What was it like to be a kid back when you grew up? I wonder how my experience compares to yours?
I went to a public primary school in South Germany. Yet the community was catholic and we said our prayer in the morning before we started, we had religion as a subject and before learning much about other religions we learned about the catholic practices and often the Reverend who taught us, took us to church and explained the pictures, sculptures and relicts to us.
After my holy communion, my Dad was diagnosed with cancer. It was a very difficult time for my family and everyone was flat out caring for my Dad. I was 9 years old, too young to be of much help. My family is not, and has never been hugely religious. However, in a time of great distress, this part of my school education had provided me with a tool, that I could use to sooth myself. I prayed. I went to church on Sundays (usually on my own). When everyone else was too busy, I talked to God, or Jesus. It comforted me. It gave me a point of focus and I felt that in some way, I supported my family with it.
Fast-forward to now. I currently reside in Western Australia. There are public schools. There are private schools, many of them religious in nature.
Often the non-religious private schools follow the philosophy of a particular education system, such as Steiner or Montessori, which all to an extend, are built on spiritual principles.
The religious schools still teach and practice religious practices in various degrees.
Generally the public schools have no spiritual or religious practices incorporated into their daily routine nowadays.
Now let’s be honest. Life can have it’s challenges. Loved one’s die. People loose jobs, or are overworked. If I asked you right now, what challenges you are faced with in your life, you would have a thing or two to say, wouldn’t you?
How are our children coping with modern life now, compared to a few decades ago?
Our children spend more time in before-and after school care facilities then ever before.
They get more homework and more pressure to perform at school- from an young age- then ever before.
Parents are more stressed and time-poor then ever before.
Unfortunately, so are many children, also!
With this increase in stress amongst the general population, one would assume that there would be a greater number of offers to counteract those stresses. This is true when it comes to offers for adults. There are a great number of yoga classes, mindfulness-, meditation- or spiritual groups, retreats, books, audios, etc, etc.
What about our children? The market is slowly catching up with more offers. If you are lucky, your town or city may offer a children’s yoga class, or martial arts…. The better earning one’s of us parents may be able to offer this and some of the still relatively rare spiritual media to our children to support them. But what about the low-income earners, unemployed, separated- or single parents?
What happened to the schools taking charge of providing our children with tools for life? Where is the support from the public system to create greater well-being, to give our children something to turn to when the going get’s tough?
Many parents who have their children in public schools have no interest in religious education, at that’s fair enough. However, it seems that where in the olden days religion fulfilled the function of giving us – and our children- something to turn to in times of distress, there now is a gap in the education system.
Tragically now, children need tools to help them cope with the stresses of life, more then ever before.
So, as someone who has found immense comfort in a wide variety of spiritual and mindfulness- practices throughout my entire life, I propose we introduce those tools into the public education system.
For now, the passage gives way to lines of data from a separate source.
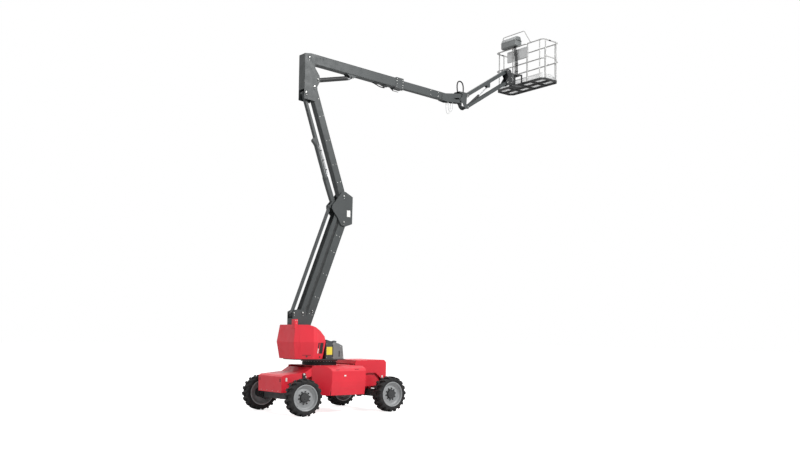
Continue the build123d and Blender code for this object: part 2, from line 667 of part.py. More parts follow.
# counterweight: the solid tail, with a lug on its near side and a pad against the post plates
with BuildPart() as counterweight:
    add(turret_body(0))
    block((HOOD_REAR - SEAT_GAP, 0), (-900, 900), (HOOD_BOTTOM - 10, TAIL_TOP + 10), Mode.SUBTRACT)
    block((-1300, -900), (-900, 900), (HOOD_BOTTOM - 10, HOOD_BOTTOM), Mode.SUBTRACT)
    block((HOOD_REAR - 90, HOOD_REAR - 2), (-360, -230), (TAIL_TOP - 90, TAIL_TOP + 125))
    block((HOOD_REAR - 2, POST_REAR - SEAT_GAP), (-POST_INNER - 15, POST_INNER + 15), (1450, 1650))

# inner walls of the power bays, with the hoods' hinge rods along their tops
HINGE_Y, HINGE_Z = HOOD_SLOT + 8, TAIL_TOP - 16
HINGE_X = (HOOD_REAR + 20, -800)
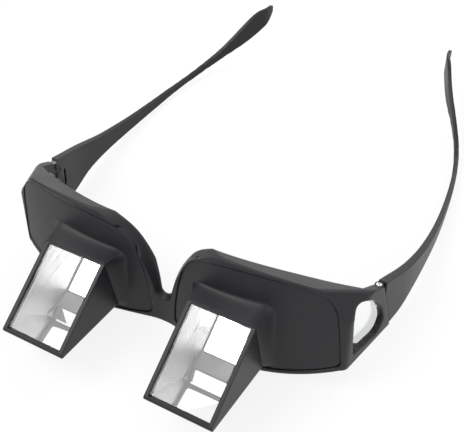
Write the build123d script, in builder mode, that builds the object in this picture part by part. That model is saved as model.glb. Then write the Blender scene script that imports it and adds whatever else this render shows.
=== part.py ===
"""Prism bed glasses: a wrap-round black front, two prism units and two folding temples.

They are drawn turned over, as they are photographed: X to the right, Y from the front
back to the temple tips, and Z up from the brow side to the cheek side. The finished
pieces are then tipped back together, until the brow edge and both temples lie on a table.
"""
import os
from math import atan2, cos, degrees, pi, radians, sin, sqrt, tan

from build123d import *

os.makedirs("parts", exist_ok=True)

# Front moulding: each half of its face is a cylinder, most forward at face_lead
half_width = 76.3          # outer half width at the hinges
face_radius = 110.0        # base curve of the face
face_lead = 29.0           # where each half stands furthest forward
bridge_half = 6.0          # half width of the bridge between the two face curves
wing_flare = 7.8           # degrees that the wings open outwards
wing_corner = 3.5          # round between face and wing
wing_wall = 3.5
shelf_wall = 2.4           # wall of the shelf over the eye
wing_height = 24.2         # from the straight brow edge of the wing to its cheek edge, at the hinge
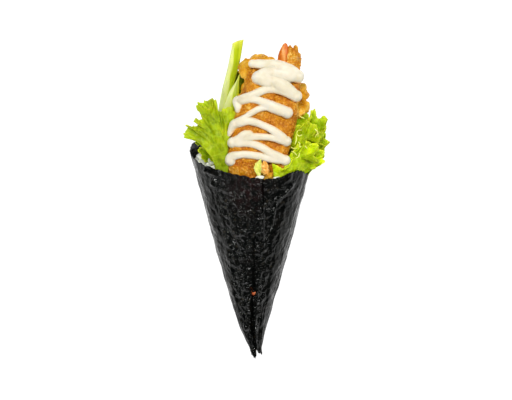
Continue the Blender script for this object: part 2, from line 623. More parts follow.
def batterMaterial():
    material, tree, shader = newMaterial("friedBatter", Roughness=0.42, IOR=1.28, Subsurface_Weight=0.15, Subsurface_Scale=0.0012,
                                         Subsurface_Radius=(1.0, 0.5, 0.1))
    height = addNode(tree, "ShaderNodeAttribute", attribute_name="height").outputs["Fac"]
    amber = addNode(tree, "ShaderNodeAttribute", attribute_name="amber").outputs["Fac"]
    mottle = objectNoise(tree, 600, 3, 0.6)
    level = arithmetic(tree, "ADD", arithmetic(tree, "MULTIPLY", height, 0.5), arithmetic(tree, "MULTIPLY", mottle, 0.55))
    base = ramp(tree, level, [(0.05, colour(146, 72, 0)), (0.3, colour(178, 108, 0)), (0.5, colour(200, 134, 12)),
                              (0.74, colour(228, 184, 92))])
    browned = ramp(tree, objectNoise(tree, 170, 2), [(0.45, colour(0, 0, 0)), (0.68, colour(255, 255, 255))])
    base = blendColours(tree, arithmetic(tree, "MULTIPLY", browned, 0.6), base, colour(160, 80, 0))
    specks = ramp(tree, objectNoise(tree, 800, 2), [(0.54, colour(0, 0, 0)), (0.7, colour(255, 255, 255))])
    base = blendColours(tree, arithmetic(tree, "MULTIPLY", specks, 0.45), base, colour(246, 190, 84))
    gold = ramp(tree, level, [(0.2, colour(206, 142, 16)), (0.42, colour(230, 180, 52)), (0.7, colour(246, 216, 120))])
    tree.links.new(blendColours(tree, arithmetic(tree, "MULTIPLY", amber, 0.9), base, gold), shader.inputs["Base Color"])
    gloss = addNode(tree, "ShaderNodeMapRange", {"Value": amber, "To Min": 0.42, "To Max": 0.22}).outputs["Result"]
    tree.links.new(gloss, shader.inputs["Roughness"])
    bump(tree, shader, [(objectNoise(tree, 1500, 3, 0.7), 1)], 0.0004)
    return material


def amberAt(points, lumps):
    # Nearness to a lump, 0 to 1: there the batter is thick and golden.
    near = np.zeros(len(points))
    for *centre, radius in lumps:
        near = np.maximum(near, 1 - ease(np.linalg.norm(points - centre, axis=1), radius * 0.8, radius * 1.6))
    return near


batterFinish = batterMaterial()
for prawnName, prawn in prawns.items():
    skinPoints, skinNormals, skinFaces = fused(prawnShapes(prawn), crust["voxel"], crust["joinSmoothing"])
    amber = amberAt(skinPoints, prawn["lumps"])
    crustPoints, crustHeight = crusted(skinPoints, skinNormals, prawn, amber)
    addPiece("battered_" + prawnName, crustPoints, skinFaces, batterFinish, [prawnName],
             {"height": crustHeight, "amber": amber})

# The tail fan that sticks out of the right prawn: a smooth lobe, and three battered ones grown together.
tailLobes = {"smooth": {"path": [[16, 155, 46], [15.4, 166, 48.5], [17, 177, 49.5]], "radius": 3.0, "flat": 0.5},
             "left": {"path": [[19, 154, 45.5], [19.2, 165, 47], [19.6, 176, 48]], "radius": 2.9, "flat": 0.8},
             "middle": {"path": [[20.8, 154, 45.5], [21.6, 165, 47], [22.4, 175.8, 47.5]], "radius": 2.9, "flat": 0.8},
             "right": {"path": [[21.6, 154, 45], [22.6, 163, 46], [24.2, 172, 46.5]], "radius": 2.8, "flat": 0.8}}


def tailLobe(lobe):
    # A flattened bar that widens, then closes to a blunt point.
    def radiusAt(share, angle):
        width = mix(0.8, 1, ease(share, 0, 0.4)) * mix(1, 0.62, ease(share, 0.65, 1))
        return lobe["radius"] * width * (1 - (1 - lobe["flat"]) * np.abs(np.sin(angle)))
    return bar(lobe["path"], radiusAt, 40, 32)


batteredLobes = [tailLobe(tailLobes[name]) for name in ("left", "middle", "right")]
crustyPoints, crustyNormals, crustyFaces = fused(batteredLobes, 0.25, 1)
crustyPoints, crustyHeight = crusted(crustyPoints, crustyNormals, {"seed": 15})
addPiece("tail_crusty", crustyPoints, crustyFaces, batterFinish,
         attributes={"height": crustyHeight + 0.15, "amber": np.full(len(crustyPoints), 0.1)})
smoothPoints, smoothFaces = tailLobe(tailLobes["smooth"])


def tailMaterial():
    material, tree, shader = newMaterial("prawnTail", Roughness=0.35, IOR=1.3, Subsurface_Weight=0.3, Subsurface_Scale=0.002,
                                         Subsurface_Radius=(1.0, 0.45, 0.2))
    streaks = objectNoise(tree, 260, 3, 0.5, (2.2, 0.35, 1))
    base = ramp(tree, streaks, [(0.3, colour(186, 84, 8)), (0.52, colour(206, 118, 36)), (0.72, colour(226, 164, 92))])
    tree.links.new(base, shader.inputs["Base Color"])
    bump(tree, shader, [(streaks, 1)], 0.0006)
    return material


tailFinish = tailMaterial()
addPiece("tail_smooth", smoothPoints, smoothFaces, tailFinish)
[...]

When I was a child, my family hasn’t been practicing the tools I learned at school. Yet, what I learned at school, was what helped me through one of the toughest periods of my life. And it makes me think of many, many children, whose families have no knowledge of practices and tools that can ease the stresses of life. And some others are potentially interested but at a loss as in how to provide their children with those tools.
All kids deserve to learn tools that help them return to their natural state of inner peace, to find balance and well-being within and to feel less anxious about what they can’t change. It shouldn’t be a novelty, only reserved for the elite! Spiritual education is something that’s gonna stay with children for life and equip them with the soothing knowledge that they can take charge of their own well-being.
I feel passionate to support schools and groups of children to incorporate mindfulness practices into their daily lives. I offer mindfulness packages as incursions at schools, at affordable rates. If you would like me to facilitate my program at your school, please contact me via Email (email@example.com) and I can send you an outline of the services I offer.
Let us make a difference together and infuse some Zen into the school system!
There’s a Japanese word, that is often used in their culture. It’s “kaizen”…
a Japanese business philosophy of continuous improvement of working practices, personal efficiency, etc.
The Japanese have proven to be market leaders in many areas of business. Why not apply the same principle to our school system and also to our own personal development?
Instead of financial profit, we would gain the advantage of a happier, healthier society.
And if you ever feel that you’re falling short of kaizen, I can lend you my son. His name is Kai! – And he may or may not come with the Zen! LoL
PS: Mindfulness, and the practices to promote mindfulness, which I offer are not contrary to any religion or believe. They simply promote self-awareness and expression in order to promote a overall feeling of peace and well-being.